INSTRUCTIONS TO FOLLOW: Output the data below in full, character for character.

══ RECORDS SUPPLIED ══

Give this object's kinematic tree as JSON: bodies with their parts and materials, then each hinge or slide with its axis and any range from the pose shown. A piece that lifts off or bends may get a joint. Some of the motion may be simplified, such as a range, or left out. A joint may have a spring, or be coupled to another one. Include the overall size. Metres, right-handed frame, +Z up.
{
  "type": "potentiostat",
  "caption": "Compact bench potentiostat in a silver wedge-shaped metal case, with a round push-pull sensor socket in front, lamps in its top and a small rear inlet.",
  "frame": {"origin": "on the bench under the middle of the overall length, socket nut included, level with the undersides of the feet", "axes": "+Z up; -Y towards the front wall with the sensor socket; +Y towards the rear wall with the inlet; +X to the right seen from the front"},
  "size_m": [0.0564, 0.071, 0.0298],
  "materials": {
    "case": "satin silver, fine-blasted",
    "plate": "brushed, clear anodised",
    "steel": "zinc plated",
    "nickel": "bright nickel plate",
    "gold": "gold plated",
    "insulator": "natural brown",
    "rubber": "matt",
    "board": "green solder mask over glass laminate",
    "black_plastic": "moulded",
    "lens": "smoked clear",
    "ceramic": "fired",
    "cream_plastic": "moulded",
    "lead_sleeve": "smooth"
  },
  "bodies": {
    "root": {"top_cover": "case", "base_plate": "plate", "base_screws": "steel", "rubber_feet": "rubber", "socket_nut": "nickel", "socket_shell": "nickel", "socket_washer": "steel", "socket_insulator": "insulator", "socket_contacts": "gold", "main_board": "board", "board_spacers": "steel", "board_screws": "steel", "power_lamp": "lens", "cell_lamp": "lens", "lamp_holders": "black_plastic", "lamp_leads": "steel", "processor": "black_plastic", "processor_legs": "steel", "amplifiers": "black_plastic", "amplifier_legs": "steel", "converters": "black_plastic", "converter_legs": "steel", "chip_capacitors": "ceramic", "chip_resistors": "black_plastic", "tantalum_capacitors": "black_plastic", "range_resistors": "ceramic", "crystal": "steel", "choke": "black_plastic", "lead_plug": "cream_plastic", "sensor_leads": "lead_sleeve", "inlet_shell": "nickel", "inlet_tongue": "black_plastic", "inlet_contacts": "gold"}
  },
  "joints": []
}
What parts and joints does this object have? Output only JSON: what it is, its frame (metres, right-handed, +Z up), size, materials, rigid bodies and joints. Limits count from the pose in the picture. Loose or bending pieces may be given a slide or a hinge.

═══

SOLVED PROBLEM:
Give this object's kinematic tree as JSON: bodies with their parts and materials, then each hinge or slide with its axis and any range from the pose shown. A piece that lifts off or bends may get a joint. Some of the motion may be simplified, such as a range, or left out. A joint may have a spring, or be coupled to another one. Include the overall size. Metres, right-handed frame, +Z up.
{
  "type": "potentiostat",
  "caption": "Compact bench potentiostat in a silver wedge-shaped metal case, with a round push-pull sensor socket in front, lamps in its top and a small rear inlet.",
  "frame": {"origin": "on the bench under the middle of the overall length, socket nut included, level with the undersides of the feet", "axes": "+Z up; -Y towards the front wall with the sensor socket; +Y towards the rear wall with the inlet; +X to the right seen from the front"},
  "size_m": [0.0564, 0.071, 0.0298],
  "materials": {
    "case": "satin silver, fine-blasted",
    "plate": "brushed, clear anodised",
    "steel": "zinc plated",
    "nickel": "bright nickel plate",
    "gold": "gold plated",
    "insulator": "natural brown",
    "rubber": "matt",
    "board": "green solder mask over glass laminate",
    "black_plastic": "moulded",
    "lens": "smoked clear",
    "ceramic": "fired",
    "cream_plastic": "moulded",
    "lead_sleeve": "smooth"
  },
  "bodies": {
    "root": {"top_cover": "case", "base_plate": "plate", "base_screws": "steel", "rubber_feet": "rubber", "socket_nut": "nickel", "socket_shell": "nickel", "socket_washer": "steel", "socket_insulator": "insulator", "socket_contacts": "gold", "main_board": "board", "board_spacers": "steel", "board_screws": "steel", "power_lamp": "lens", "cell_lamp": "lens", "lamp_holders": "black_plastic", "lamp_leads": "steel", "processor": "black_plastic", "processor_legs": "steel", "amplifiers": "black_plastic", "amplifier_legs": "steel", "converters": "black_plastic", "converter_legs": "steel", "chip_capacitors": "ceramic", "chip_resistors": "black_plastic", "tantalum_capacitors": "black_plastic", "range_resistors": "ceramic", "crystal": "steel", "choke": "black_plastic", "lead_plug": "cream_plastic", "sensor_leads": "lead_sleeve", "inlet_shell": "nickel", "inlet_tongue": "black_plastic", "inlet_contacts": "gold"}
  },
  "joints": []
}
What parts and joints does this object have? Output only JSON: what it is, its frame (metres, right-handed, +Z up), size, materials, rigid bodies and joints. Limits count from the pose in the picture. Loose or bending pieces may be given a slide or a hinge.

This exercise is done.